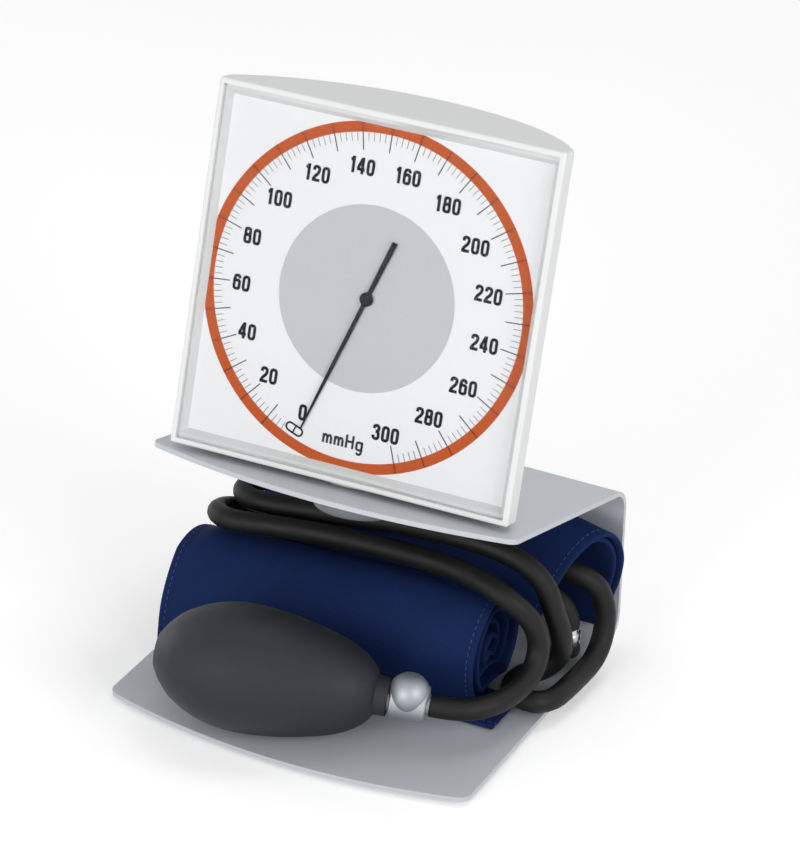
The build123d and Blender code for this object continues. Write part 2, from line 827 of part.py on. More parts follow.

...

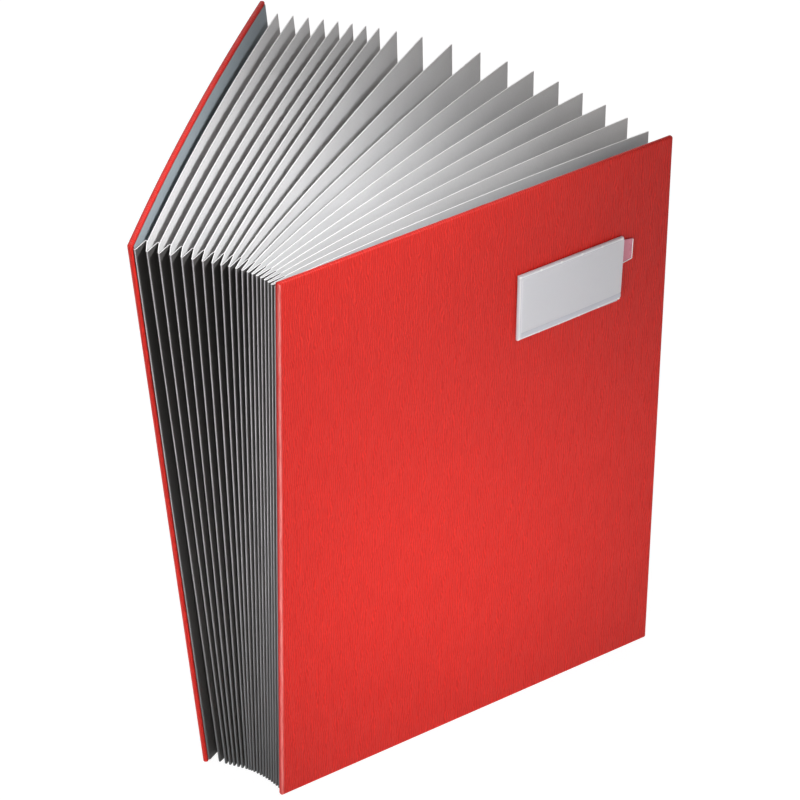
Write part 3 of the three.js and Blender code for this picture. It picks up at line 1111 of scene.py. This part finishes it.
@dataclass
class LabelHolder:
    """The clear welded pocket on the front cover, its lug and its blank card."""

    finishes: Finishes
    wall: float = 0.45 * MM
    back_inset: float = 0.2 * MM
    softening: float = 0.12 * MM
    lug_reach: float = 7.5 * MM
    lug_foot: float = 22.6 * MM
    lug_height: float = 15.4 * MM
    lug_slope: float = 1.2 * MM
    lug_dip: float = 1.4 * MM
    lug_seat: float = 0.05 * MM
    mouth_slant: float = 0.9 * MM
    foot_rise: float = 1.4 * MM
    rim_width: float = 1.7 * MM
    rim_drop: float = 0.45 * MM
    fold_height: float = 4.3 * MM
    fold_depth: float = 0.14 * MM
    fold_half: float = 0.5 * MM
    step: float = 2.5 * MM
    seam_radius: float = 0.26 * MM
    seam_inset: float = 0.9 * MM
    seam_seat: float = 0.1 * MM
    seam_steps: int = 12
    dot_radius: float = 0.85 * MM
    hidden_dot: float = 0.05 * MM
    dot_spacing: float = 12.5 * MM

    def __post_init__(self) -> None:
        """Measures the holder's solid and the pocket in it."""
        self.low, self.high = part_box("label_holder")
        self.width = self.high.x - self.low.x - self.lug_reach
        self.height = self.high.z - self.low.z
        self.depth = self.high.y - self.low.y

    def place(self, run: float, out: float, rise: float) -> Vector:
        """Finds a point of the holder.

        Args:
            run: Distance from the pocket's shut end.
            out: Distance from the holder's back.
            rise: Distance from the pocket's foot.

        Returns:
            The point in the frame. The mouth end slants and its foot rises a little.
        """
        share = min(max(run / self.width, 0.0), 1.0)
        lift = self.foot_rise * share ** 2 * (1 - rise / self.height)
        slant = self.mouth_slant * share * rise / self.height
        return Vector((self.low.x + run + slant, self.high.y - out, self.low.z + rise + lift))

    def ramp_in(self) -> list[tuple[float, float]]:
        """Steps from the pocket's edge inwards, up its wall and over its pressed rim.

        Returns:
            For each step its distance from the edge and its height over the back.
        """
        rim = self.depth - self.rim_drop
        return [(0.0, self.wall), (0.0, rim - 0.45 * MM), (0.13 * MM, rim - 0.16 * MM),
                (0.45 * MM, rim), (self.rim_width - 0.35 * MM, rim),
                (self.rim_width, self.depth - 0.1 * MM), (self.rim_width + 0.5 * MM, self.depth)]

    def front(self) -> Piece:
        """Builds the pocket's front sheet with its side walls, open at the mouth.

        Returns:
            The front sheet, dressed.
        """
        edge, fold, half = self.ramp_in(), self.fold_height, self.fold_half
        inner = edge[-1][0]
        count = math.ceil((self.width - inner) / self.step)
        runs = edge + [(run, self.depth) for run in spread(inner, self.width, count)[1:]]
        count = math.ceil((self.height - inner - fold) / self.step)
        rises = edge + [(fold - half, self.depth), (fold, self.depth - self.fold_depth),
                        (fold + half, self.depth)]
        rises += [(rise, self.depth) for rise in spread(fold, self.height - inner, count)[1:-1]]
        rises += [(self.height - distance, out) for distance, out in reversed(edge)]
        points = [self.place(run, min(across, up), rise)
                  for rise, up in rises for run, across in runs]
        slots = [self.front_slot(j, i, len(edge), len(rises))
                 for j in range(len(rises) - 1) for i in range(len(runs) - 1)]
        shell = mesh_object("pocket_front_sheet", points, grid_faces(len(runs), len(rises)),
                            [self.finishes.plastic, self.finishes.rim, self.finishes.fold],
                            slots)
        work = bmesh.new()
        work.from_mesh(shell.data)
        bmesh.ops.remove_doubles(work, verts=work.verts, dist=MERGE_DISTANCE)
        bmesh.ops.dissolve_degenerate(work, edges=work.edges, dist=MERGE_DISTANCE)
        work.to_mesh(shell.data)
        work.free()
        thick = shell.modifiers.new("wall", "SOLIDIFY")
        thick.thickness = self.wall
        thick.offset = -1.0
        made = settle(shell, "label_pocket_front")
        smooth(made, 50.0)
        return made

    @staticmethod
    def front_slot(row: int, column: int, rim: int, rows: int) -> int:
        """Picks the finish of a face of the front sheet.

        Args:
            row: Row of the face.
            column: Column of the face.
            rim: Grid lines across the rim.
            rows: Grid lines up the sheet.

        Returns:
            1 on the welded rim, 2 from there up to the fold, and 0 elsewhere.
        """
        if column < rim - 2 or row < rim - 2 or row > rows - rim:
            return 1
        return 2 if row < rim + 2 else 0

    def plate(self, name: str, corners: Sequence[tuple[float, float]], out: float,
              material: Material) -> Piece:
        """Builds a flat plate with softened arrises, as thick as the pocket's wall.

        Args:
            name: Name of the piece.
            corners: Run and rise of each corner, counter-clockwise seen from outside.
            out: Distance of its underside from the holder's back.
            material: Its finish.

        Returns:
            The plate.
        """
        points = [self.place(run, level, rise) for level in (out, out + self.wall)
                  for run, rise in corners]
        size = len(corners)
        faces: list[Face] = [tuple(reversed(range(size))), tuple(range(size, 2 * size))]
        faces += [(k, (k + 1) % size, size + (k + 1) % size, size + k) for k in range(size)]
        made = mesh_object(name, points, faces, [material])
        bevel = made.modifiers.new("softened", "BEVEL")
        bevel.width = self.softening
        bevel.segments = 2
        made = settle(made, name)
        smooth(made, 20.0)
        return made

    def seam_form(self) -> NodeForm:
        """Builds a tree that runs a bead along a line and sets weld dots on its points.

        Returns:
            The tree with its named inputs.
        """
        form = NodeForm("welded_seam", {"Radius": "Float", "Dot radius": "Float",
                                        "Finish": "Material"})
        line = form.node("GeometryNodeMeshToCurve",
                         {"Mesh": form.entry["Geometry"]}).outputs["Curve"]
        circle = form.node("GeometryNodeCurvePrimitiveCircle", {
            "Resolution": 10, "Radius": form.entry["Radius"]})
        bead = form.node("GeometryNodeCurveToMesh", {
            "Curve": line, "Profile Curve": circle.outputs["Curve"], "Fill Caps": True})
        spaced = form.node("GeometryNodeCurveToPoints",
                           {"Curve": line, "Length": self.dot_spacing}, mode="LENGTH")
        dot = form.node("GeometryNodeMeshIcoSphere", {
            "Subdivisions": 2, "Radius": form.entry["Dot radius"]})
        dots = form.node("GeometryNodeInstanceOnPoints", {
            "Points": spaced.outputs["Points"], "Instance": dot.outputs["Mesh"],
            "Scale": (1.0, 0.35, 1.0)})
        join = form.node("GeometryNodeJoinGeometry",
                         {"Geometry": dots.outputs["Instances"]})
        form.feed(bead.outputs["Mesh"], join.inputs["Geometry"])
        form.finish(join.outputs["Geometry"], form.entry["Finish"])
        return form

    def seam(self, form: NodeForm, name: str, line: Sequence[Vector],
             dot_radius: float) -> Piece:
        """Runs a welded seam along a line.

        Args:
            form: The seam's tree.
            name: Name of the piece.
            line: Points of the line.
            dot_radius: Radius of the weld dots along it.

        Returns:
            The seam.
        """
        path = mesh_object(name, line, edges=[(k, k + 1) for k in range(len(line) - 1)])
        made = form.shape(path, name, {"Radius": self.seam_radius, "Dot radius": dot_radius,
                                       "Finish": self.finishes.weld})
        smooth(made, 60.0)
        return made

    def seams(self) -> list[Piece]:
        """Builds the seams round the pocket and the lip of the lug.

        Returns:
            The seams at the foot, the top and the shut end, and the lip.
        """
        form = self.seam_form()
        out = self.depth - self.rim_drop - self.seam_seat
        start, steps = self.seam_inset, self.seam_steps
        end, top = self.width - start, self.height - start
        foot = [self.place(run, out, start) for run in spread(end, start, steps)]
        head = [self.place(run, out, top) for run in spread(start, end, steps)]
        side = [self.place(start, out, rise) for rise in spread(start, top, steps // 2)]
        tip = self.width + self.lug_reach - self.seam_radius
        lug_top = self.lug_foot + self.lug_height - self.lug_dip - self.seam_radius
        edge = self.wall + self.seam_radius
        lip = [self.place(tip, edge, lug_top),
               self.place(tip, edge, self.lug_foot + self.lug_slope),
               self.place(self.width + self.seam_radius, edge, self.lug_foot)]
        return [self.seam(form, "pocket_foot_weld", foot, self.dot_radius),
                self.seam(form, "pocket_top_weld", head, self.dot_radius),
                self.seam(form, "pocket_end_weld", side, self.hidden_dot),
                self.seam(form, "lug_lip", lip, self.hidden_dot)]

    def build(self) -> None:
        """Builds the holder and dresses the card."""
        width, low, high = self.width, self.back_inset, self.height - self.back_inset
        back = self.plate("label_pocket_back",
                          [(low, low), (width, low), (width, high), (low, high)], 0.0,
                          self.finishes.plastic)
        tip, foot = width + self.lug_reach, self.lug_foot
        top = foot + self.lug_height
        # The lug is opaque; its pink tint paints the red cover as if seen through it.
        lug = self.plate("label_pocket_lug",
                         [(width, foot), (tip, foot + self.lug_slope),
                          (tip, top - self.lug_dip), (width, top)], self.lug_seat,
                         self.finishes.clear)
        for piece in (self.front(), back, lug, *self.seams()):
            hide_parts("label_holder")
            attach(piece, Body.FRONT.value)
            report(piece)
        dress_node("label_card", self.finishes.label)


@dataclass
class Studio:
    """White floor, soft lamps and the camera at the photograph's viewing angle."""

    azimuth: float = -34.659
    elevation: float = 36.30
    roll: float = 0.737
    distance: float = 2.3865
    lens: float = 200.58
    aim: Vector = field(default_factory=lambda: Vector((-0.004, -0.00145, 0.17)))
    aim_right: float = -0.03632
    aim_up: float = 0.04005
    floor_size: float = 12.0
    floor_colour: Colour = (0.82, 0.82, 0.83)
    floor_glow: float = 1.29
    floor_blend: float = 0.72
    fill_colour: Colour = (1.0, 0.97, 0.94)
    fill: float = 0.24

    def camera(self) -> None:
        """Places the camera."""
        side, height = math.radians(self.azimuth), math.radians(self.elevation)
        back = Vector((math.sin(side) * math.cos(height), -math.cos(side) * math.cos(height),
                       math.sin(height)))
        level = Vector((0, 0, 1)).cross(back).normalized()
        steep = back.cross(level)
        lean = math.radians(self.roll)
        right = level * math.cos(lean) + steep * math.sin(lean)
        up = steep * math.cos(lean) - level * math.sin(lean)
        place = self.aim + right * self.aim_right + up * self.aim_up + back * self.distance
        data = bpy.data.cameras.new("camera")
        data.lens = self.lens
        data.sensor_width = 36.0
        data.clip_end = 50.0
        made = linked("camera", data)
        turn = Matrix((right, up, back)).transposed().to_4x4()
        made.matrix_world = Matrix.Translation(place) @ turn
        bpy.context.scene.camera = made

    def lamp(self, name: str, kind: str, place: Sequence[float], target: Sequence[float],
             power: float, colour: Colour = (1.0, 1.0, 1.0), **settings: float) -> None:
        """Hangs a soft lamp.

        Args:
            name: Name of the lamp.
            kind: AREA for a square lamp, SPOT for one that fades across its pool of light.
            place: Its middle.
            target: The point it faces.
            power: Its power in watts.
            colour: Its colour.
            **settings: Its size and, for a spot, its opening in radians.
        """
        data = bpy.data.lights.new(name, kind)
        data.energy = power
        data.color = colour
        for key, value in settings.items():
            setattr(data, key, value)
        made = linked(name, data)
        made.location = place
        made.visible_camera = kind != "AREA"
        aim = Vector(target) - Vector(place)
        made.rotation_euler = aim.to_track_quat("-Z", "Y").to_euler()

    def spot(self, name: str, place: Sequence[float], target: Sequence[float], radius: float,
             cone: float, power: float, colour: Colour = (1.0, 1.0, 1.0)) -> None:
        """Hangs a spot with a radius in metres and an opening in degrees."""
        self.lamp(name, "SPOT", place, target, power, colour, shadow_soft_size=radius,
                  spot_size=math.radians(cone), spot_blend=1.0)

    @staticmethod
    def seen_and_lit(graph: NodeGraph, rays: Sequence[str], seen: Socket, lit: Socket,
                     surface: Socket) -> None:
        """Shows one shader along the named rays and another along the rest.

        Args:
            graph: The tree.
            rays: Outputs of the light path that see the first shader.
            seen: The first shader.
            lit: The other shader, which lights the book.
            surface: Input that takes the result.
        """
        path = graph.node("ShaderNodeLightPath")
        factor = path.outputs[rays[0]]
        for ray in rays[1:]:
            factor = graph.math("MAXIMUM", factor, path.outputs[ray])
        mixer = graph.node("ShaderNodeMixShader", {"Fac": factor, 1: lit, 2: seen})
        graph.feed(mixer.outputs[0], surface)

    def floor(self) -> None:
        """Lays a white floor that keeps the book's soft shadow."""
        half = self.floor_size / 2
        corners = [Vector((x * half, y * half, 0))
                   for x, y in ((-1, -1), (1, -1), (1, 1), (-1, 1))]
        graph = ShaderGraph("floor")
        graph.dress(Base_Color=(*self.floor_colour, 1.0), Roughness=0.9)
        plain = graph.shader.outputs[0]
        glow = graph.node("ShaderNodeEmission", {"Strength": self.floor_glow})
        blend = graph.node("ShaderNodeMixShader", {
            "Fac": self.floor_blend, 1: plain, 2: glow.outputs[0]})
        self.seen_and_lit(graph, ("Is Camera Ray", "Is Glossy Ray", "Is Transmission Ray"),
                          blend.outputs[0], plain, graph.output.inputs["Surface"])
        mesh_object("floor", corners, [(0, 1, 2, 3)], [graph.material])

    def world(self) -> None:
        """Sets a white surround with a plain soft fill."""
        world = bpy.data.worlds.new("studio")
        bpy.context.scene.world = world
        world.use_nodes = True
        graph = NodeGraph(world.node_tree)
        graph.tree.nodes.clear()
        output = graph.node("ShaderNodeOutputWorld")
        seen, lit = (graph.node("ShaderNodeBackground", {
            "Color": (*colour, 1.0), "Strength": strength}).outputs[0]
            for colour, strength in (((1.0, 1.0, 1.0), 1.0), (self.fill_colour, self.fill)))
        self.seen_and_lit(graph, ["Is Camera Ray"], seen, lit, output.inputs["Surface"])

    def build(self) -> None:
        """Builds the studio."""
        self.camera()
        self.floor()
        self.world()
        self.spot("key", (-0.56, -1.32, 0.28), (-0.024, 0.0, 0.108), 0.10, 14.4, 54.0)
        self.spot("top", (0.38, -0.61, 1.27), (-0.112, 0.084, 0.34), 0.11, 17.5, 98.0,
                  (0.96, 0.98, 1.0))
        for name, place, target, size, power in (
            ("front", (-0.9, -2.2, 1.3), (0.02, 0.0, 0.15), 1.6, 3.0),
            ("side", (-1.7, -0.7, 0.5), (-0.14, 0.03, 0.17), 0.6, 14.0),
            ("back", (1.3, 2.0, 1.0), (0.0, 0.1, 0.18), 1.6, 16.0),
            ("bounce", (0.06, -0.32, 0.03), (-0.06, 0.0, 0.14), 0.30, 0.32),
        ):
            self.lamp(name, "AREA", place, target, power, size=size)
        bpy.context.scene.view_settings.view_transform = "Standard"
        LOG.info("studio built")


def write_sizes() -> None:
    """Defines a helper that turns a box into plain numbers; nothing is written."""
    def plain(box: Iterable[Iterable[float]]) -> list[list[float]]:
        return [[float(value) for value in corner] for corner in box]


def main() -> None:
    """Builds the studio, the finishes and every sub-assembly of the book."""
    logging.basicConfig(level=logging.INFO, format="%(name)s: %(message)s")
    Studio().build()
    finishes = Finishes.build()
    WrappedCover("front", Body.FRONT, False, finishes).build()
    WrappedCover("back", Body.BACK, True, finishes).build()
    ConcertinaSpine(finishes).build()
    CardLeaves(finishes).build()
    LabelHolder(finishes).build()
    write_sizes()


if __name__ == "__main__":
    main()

:: SHORT TASK ::
In the listing above, find the line containing "attach(piece, Body.FRONT.value)" and the line containing "fill: float = 0.24". Output them and every line between, exactly, and nothing else.

:: ANSWER ::
            attach(piece, Body.FRONT.value)
            report(piece)
        dress_node("label_card", self.finishes.label)


@dataclass
class Studio:
    """White floor, soft lamps and the camera at the photograph's viewing angle."""

    azimuth: float = -34.659
    elevation: float = 36.30
    roll: float = 0.737
    distance: float = 2.3865
    lens: float = 200.58
    aim: Vector = field(default_factory=lambda: Vector((-0.004, -0.00145, 0.17)))
    aim_right: float = -0.03632
    aim_up: float = 0.04005
    floor_size: float = 12.0
    floor_colour: Colour = (0.82, 0.82, 0.83)
    floor_glow: float = 1.29
    floor_blend: float = 0.72
    fill_colour: Colour = (1.0, 0.97, 0.94)
    fill: float = 0.24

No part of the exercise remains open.